In order to understand the evolution of supplier networks you need to have a rudimentary understanding of the Network economy. It is the basic principle that in today’s global business environment value is added across an entire supply chain in which information sharing and information technology plays a major role.
The nature of how information is being passed along the supply chain has however gone through some radical changes. Similarly to our private lives, where previously there were many one to one connections (i.e. through email, or messages), businesses have increasingly looked at networks to connect with their suppliers.
After all, the centrally led advantages of having all your friends in one place, can also be applied to having all your suppliers easily available just one click away. With each new supplier connected the Network effect and total worth of the relationships becomes a bit more valuable. With each new family member joining Facebook, that relationship becomes more valuable in our daily lives. Or so we thought…
But in the time of fake profiles, data abuse, and Cambridge Analytica scandals people are reviewing how they are using social media in their personal lives. They are moving away from time spent on social media platforms and are increasingly turning to messaging solutions like Whatsapp. Some of the reasons we have become more skeptical towards social networks also apply to the business world.
Source: Business Insider
Source: Business Insider
So without further ado, here are 5 reasons why companies should rethink business networks
Number 1: Your supplier relationship is yours alone
Oftentimes the perceived advantages of having your suppliers on an existing network come with a hidden cost as you become dependent upon the good-will and capabilities of the company running it. Who is in control of the information flow? Who sets the terms and conditions for your suppliers? When Facebook started charging businesses to get views from their followers there was little they could do but go along and pay. The same applies when network vendors change fees or terms, or set limits on activity. What information is being shared with your suppliers? And how much of your supplier information is shared with competitors? Sometimes it’s better to own the direct communication with your suppliers.
Number 2: Size actually doesn’t matter
A key reason given for adopting existing supplier networks is that, the often large number of suppliers already on some networks, should drive faster supplier adoption. If suppliers are already on the network, it must be faster to onboard them. The argument seems logical. Unfortunately, it has proven to be false. The real factor driving adoption is whether suppliers will be resistant to joining, which comes down to how easy it is to connect to a customer and whether suppliers must accept any network provider terms or be subject to any potential fees. When there are easy and no conditions to run by legal, or fees to raise eyebrows, suppliers connect in droves. The most successful supplier adoption projects in the world are actually Ivalua customers such as CACI (99.8% of suppliers by count onboarded – over 40,000), Fannie Mae (70,000 suppliers onboarded) and Credit Agricole (100% paperless procurement with nearly 60,000 suppliers onboarded). Maxim Healthcare realized this when they were able to onboard more suppliers in 2 months using Ivalua’s private network than they had with their previous business network solution in 7 years.

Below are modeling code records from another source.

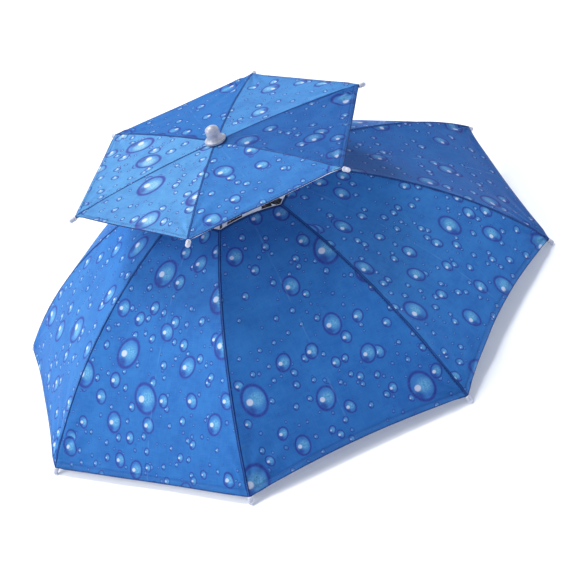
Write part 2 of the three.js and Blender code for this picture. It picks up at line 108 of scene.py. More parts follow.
RIB_WINDOW = math.radians(1.2)  # how near a heading a point of the cloth counts as on it
READ_STEPS = 200  # points down a panel's middle at which its edges are looked for

# Folds in the cloth
WAVES = 5
WAVE_PITCH = (0.055, 0.14)
FAN_FOLDS = 17
FAN_TWIST = 14  # radians by which a fan's folds turn in a metre
FAN_REACH = 0.038
FAN_CLEAR = 0.02  # nearer the tip than this its fan dies away
PUCKER_REACH = 0.009
PUCKER_DRIFT = (1.3, 0.083)  # radians by which the puckers come early or late, and its pitch
PUCKER_SHIFT = 2.2  # radians between the puckers of a panel's two seams
SEAM_HOLD = 0.005  # nearer a seam than this the folds die away

# Seams, hems and thread
WELT_WIDTH = 0.38  # share of the lap
WELT_HEIGHT = 0.14  # share of the lap
EDGE_BAND = 0.0008  # the outer face's share of a turned edge
EDGE_DEPTH = 0.0012
TURN_UP = 0.0036  # width of the turn-up on the inner face
SEWN_LINE = 0.0046  # from the hem's edge
CROWN_BAND_WIDTH = 0.0058  # of the darker band round the crown
HEM_REACH = 0.0006  # how far a turned edge stands out past the cloth
CROWN_REACH = 0.0005
THREAD_RADIUS = 0.00022
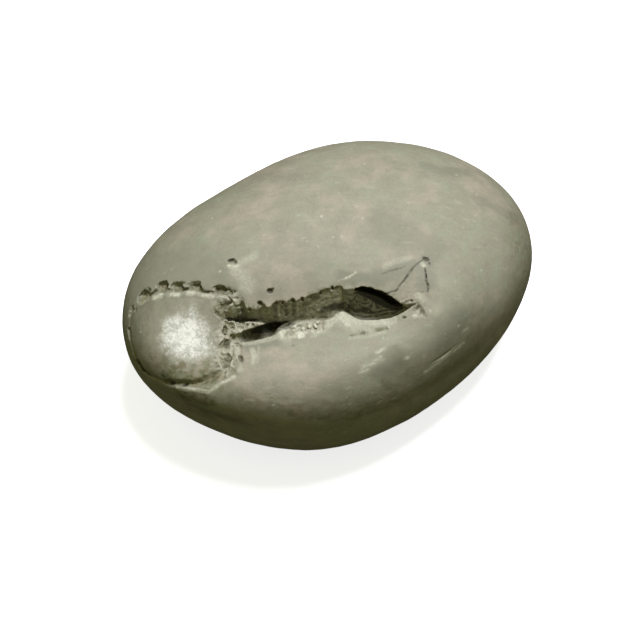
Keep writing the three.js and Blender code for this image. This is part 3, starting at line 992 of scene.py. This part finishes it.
# Brown and olive stains, some of them painted shade round the boss and beside the slot, and then
# painted grey shade, with a few real smears, on the plain skin.
STAINS_AND_PAINTED_SHADE_ON_BOSS = (
    (1.7, 0.45, -8.9, 3.2, -9.8, -0.8, -8.8, -4.2, -6, -7.2),
    (2.3, 0.5, -7.2, -2.5, -4.8, -5.2, -1.5, -6.6, 2.5, -6.2),
    (1.3, 1.4, 1, -7, 4.5, -5.9, 7.2, -4.1, 9.4, -2.6),
    (1.5, 0.9, -2, -5.2, 2, -5.2),
    (1.5, 1.4, 2, -5.4, 4.2, -4.9, 6.3, -3.9, 7.8, -2.8),
    (1.9, 0.45, -7.6, 2, -7.3, -1.5),
    (1.3, 1.1, 2.6, -4.1, 4.8, -3.4, 6.8, -2.2),
    (1.3, 1.3, 4.2, -8.4, 7, -7.4, 10, -6.6),
    (1.5, 1.1, 9.8, -2, 11.2, -0.4),
    (1.3, 0.35, -6.4, 2, -4.6, 4, -2, 5.2),
)
STAINS_AND_PAINTED_SHADE_ON_SHOULDER = (
    (3, 0.5, 38, 15, 39.5, 8, 38, 0),
    (1.6, 0.7, -13.5, -12.8, -9, -15.2, 0, -16.4, 9, -16.2, 17, -14.6),
    (0.3, 0.8, 8.2, -4.1, 8.8, -3.9),
    (0.5, 1.2, 9.7, -3.6, 10.5, -3.7),
    (0.34, 1.1, 12.5, -3.2, 14.2, -2.8),
    (0.5, 0.7, 1.2, 2.8, 3, 3.3, 5.4, 4.4, 8.4, 4.6),
    (3, 0.32, 20, -11, 27, -7, 31, -3),
    (0.8, 1, -2, -17.3, 3, -18, 9.5, -17.7),
    (1.1, 0.45, 15.4, -6.8, 17.4, -9.2, 19.4, -11.8),
    (0.8, 0.7, 13.8, -12.2, 16.2, -14.2),
    (0.9, 0.6, -20.5, -16.4, -16, -17.8, -11, -18.4),
)
SMEARS_AND_PAINTED_SHADE_ON_SHOULDER = (
    (4.5, 0.8, -31, -1, -26, 6, -17.5, 7, -13.5, 5),
    (0.9, 0.8, 21, 25.6, 24.5, 24.7, 28.5, 24.7),
    (0.8, 0.7, 30, 19.9, 35, 17.6, 38, 16.4),
    (1.3, 0.9, 12.6, 5.5, 15.5, 6.5, 18.8, 7.5),
    (2, 0.2, -10.5, -7.5, -8, -9.5, -5.5, -12.5),
    (0.7, 0.4, -5.5, 24.2, -1, 23.4, 2.5, 23.6),
    (0.5, 0.5, 10.6, 5, 13.6, 5.5, 16.6, 6.4),
    (1.2, 0.4, 8, -14.6, 16, -13.6, 24, -10),
    (2.3, 0.9, 13, -9.2, 18.2, -6.4, 23, -4, 26.5, -1),
    (0.6, 0.3, -7, 2.6, -2, 3.4, 3, 4.6),
    (2.6, 0.7, 13.8, 14.6, 17.6, 12.4, 21.6, 10.4),
    (1.7, 0.9, 20.8, 8.4, 20.8, 4.8),
    (2.4, 0.4, -3.4, 10.6, -0.5, 9.6, 2, 8.2),
    (1, 1, 6.4, 6.1, 8.2, 5.7, 10.6, 5.5),
    (1.3, 1.2, -9, -5.8, -6.8, -5.2, -4.8, -4.7),
    (1.4, 0.7, 4.4, -12.6, 6.7, -13.9, 9.4, -14.8),
)
# Places painted dark to the bottom, as deep shadow and old dirt: an outline's lower and upper
# side, and how dark.
BLACK = (
    (
        ((-8.8, -4), (-6.6, -4), (-5, -3.4), (-3.8, -2.6)),
        ((-8.8, -3), (-6.9, -2.1), (-5, -1.7), (-3.8, -1.7)),
        1,
    ),
    (BRANCH_LOWER[1:], BRANCH_UPPER[1:], 0.5),
    (SLIT_LOWER, SLIT_UPPER, 1.0),
    (((-13.4, -1.7), (-7.6, -1.8)), ((-13.4, -1.2), (-7.6, -1.3)), 0.8),
)
# How far the dark line of dirt and painted shade along a crack reaches.
CRACK_DIRT_AND_SHADE_REACH = 0.2
PATCH_CENTRE = (1.5, 1)
PATCH_RADIUS = 5.4
# How far below the shoulder's and the boss's places their marks still show.
SHOULDER_MARK_DEPTH = 27
BOSS_MARK_DEPTH = 12
# The centre of the growth lines' swirl in the cavity, and how far it reaches.
SWIRL_CENTRE = (10.6, 1.9)
SWIRL_REACH = 2.0


def marked(x, y, marks, ragged):
    """How strong the marks are at each place, with ragged edges."""
    strongest = np.zeros(x.shape)
    for half, strength, *path in marks:
        gap = path_distance(x, y, np.reshape(path, (-1, 2)))[0] / half + 0.3 * ragged
        strongest = np.maximum(strongest, strength * (1 - ease(gap, 0.45, 1.45)))
    return strongest


def bend_of(mesh, corners):
    """How sharply the surface bends, above zero on edges and below zero in hollows."""
    ends = np.empty(2 * len(mesh.edges), dtype=np.int32)
    mesh.edges.foreach_get("vertices", ends)
    first, second = ends[::2], ends[1::2]
    normals = np.empty(3 * len(corners))
    mesh.vertex_normals.foreach_get("vector", normals)
    normals = normals.reshape(-1, 3)
    both, other = np.concatenate((first, second)), np.concatenate((second, first))
    count = np.bincount(both, minlength=len(corners))
    gap = corners[both] - corners[other]
    rise = (gap * normals[both]).sum(1) / (gap * gap).sum(1)
    bend = np.clip(np.bincount(both, rise, len(corners)) / count, -20, 20)
    for _ in range(2):
        bend = 0.5 * bend + 0.5 * np.bincount(both, bend[other], len(corners)) / count
    return bend


def paint(mesh, name, values):
    """Stores one value at each corner, for the material to read."""
    layer = mesh.attributes.new(name, "FLOAT", "POINT")
    layer.data.foreach_set("value", values.astype(np.float32))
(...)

Number 3: Your suppliers will thank you
Your suppliers want to be taken seriously. They want a direct relationship with you, their customer, and don’t want to be just another number. How else can they collaborate with you on innovations? As companies become increasingly dependent on suppliers and procurement’s objectives continue to expand beyond cost savings, that direct relationship is key to you establishing yourself as a customer of choice and maximizing value from your supply chain, and for suppliers differentiating beyond price.
Number 4: Data security is important
Cambridge Analytics is just one example of many where the perceived advantages of having all your data in one place is also a potential risk. Companies that were deemed highly secure and reliable have faced major security breaches. Whether it is Yahoo, Sony Playstation, eBay, or Equifax there have been many data breaches in recent history. There is a reason that companies are increasingly looking at decentralized technologies, like Block chain, as centralized networks are an immensely attractive target to hackers. It’s one thing when Playstation Network is down due to a DDoS attack, but what if you can’t communicate with your suppliers on deliveries, payments etc? A hidden secret of many-many supplier networks is that all activity on those networks generally flows through the base country for that vendor. They may have local data centers to host applications, but network activity does not stay local and is hence exposed to different regulations, potential government action or hacking.
Number 5: The economy is changing, stay flexible
Just as consumer trends are shifting away from major social media platforms like Facebook and Twitter businesses also need to remain nimble. Owning your own supplier relationships gives you the flexibility to move on as this new networked economy we are living in is constantly evolving. As a company you probably do not want to get locked into the next Myspace.